4. Operation and Maintenance Stage

 

  1. Team Formation
    • The operation and maintenance of large scientific facilities require a high-quality, interdisciplinary professional team. Team members include scientists, engineers, and technicians, each responsible for scientific research applications, daily operational tasks, and equipment maintenance and repair. For example, in the operation team of a large astronomical telescope, astronomers are responsible for formulating observation plans and conducting scientific research projects, engineers handle the operation and maintenance of the telescope, and technicians are responsible for cleaning and maintaining optical components and troubleshooting electronic devices. Through reasonable personnel allocation and training, the overall operational and maintenance capabilities of the team can be enhanced.
  2. Operational Management Norms
    • Establishing comprehensive operational management norms is an important foundation for ensuring the stable operation of large scientific facilities.
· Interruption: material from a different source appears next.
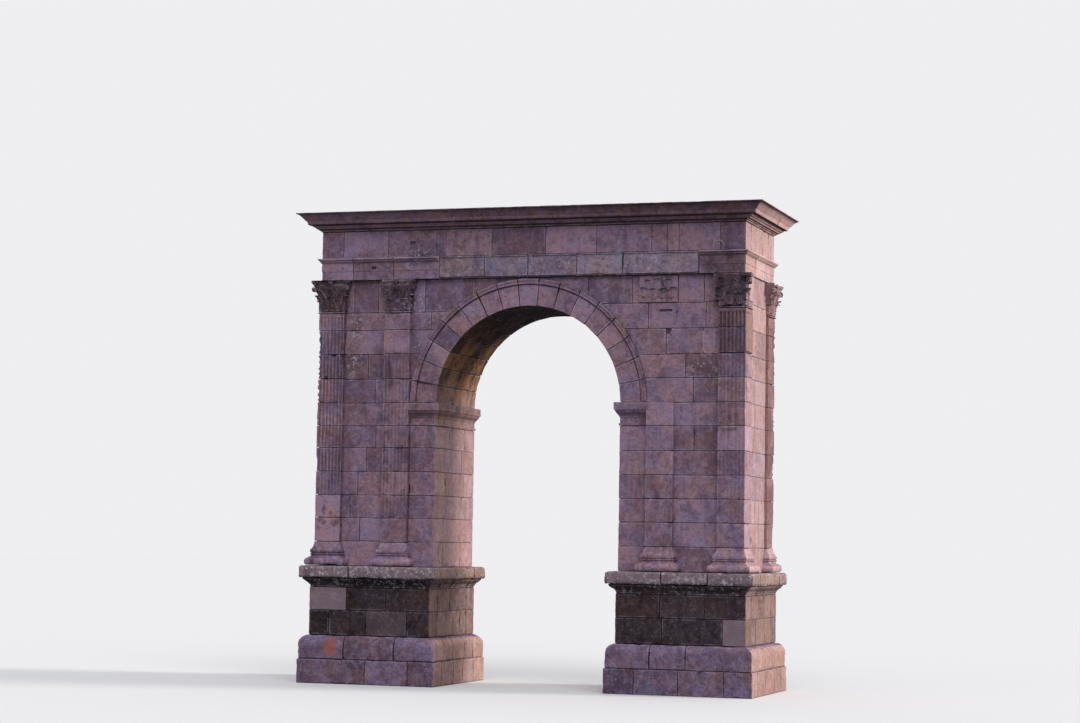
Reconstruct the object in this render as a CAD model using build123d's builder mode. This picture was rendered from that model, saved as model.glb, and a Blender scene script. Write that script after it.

Detailed operating procedures should be developed, including regulations for the startup and shutdown processes of the facility, daily operational parameter monitoring and adjustments, and experimental data collection and storage. For instance, during the operation of a nuclear fusion experimental facility, strict control norms for plasma heating and confinement parameters must be established to ensure the safety and stability of the experimental process. Additionally, a maintenance plan for equipment should be established, with regular inspections, maintenance, and upgrades of key equipment, such as calibrating the magnetic field of the accelerator's magnet system and testing the performance of the detector's electronic systems, to extend the equipment's lifespan and ensure the long-term stable operation of the facility.
  3. Data Management and Sharing
    • Large scientific devices generate massive amounts of data during operation, such as particle collision data in high-energy physics experiments and celestial spectrum data in astronomical observations. Establishing an efficient data management system for classifying, storing, backing up, and retrieving data is essential. For example, using large-scale data storage clusters and database management technologies ensures the secure and reliable storage of data. At the same time, actively promoting data sharing by establishing data sharing platforms and collaborating with domestic and international research institutions allows more researchers to utilize this data for their research work, facilitating collaborative innovation and rapid development in scientific research.
  4. Performance Monitoring and Optimization
    • Continuously monitoring the performance of large scientific devices using advanced monitoring technologies and instruments to grasp the operational status of the device in real-time. For example, during the operation of the Large Hadron Collider, monitoring parameters such as beam intensity, energy stability, and detector signal response can help identify potential issues promptly. Based on monitoring results, performance optimization of the device can be carried out, such as adjusting the accelerator's acceleration parameters and optimizing the signal processing algorithms of the detectors, continuously improving the operational efficiency and scientific research output capacity of the device.

International Cooperation and Exchange

 

  1. Cooperation Project Development
    • Large scientific device laboratories often integrate global resources and enhance research levels through international cooperation projects. For example, the International Thermonuclear Experimental Reactor (ITER) project involves multiple countries collaborating in construction and research, with extensive cooperation in nuclear fusion technology development, equipment manufacturing, and experimental operations, sharing research results. Through international cooperation projects, the world's top research teams and technical expertise can be gathered to tackle challenges in the construction and operation of large scientific devices, accelerating the scientific research process.
  2. Talent Exchange and Training
    • International cooperation promotes talent exchange and training in the field of large scientific devices. Researchers from various countries participate in international cooperation projects, engaging in activities such as visiting and studying in different large scientific device laboratories and collaborative research, broadening their academic horizons and enhancing their professional skills. For example, Chinese researchers can participate in high-energy physics experiment projects at the European Organization for Nuclear Research (CERN) to learn advanced experimental techniques and management experiences; at the same time, foreign researchers can conduct collaborative research in China's large scientific device laboratories, promoting cultural exchange and bilateral interaction in scientific research cooperation, cultivating more outstanding professionals in the global large scientific device field.

Conclusion

 

The construction of large scientific device laboratories is a systematic project of profound significance. From planning and decision-making to design and construction, and then to operation and maintenance as well as international cooperation and exchange, each link is interconnected and mutually influential. Through scientifically sound planning and construction, large scientific device laboratories can provide powerful tools for humanity to explore the unknown world, promote significant breakthroughs in fundamental scientific research, drive the development of related technological industries, and facilitate international scientific research cooperation and talent exchange, playing an extremely important leading and supporting role in the global scientific and technological development process.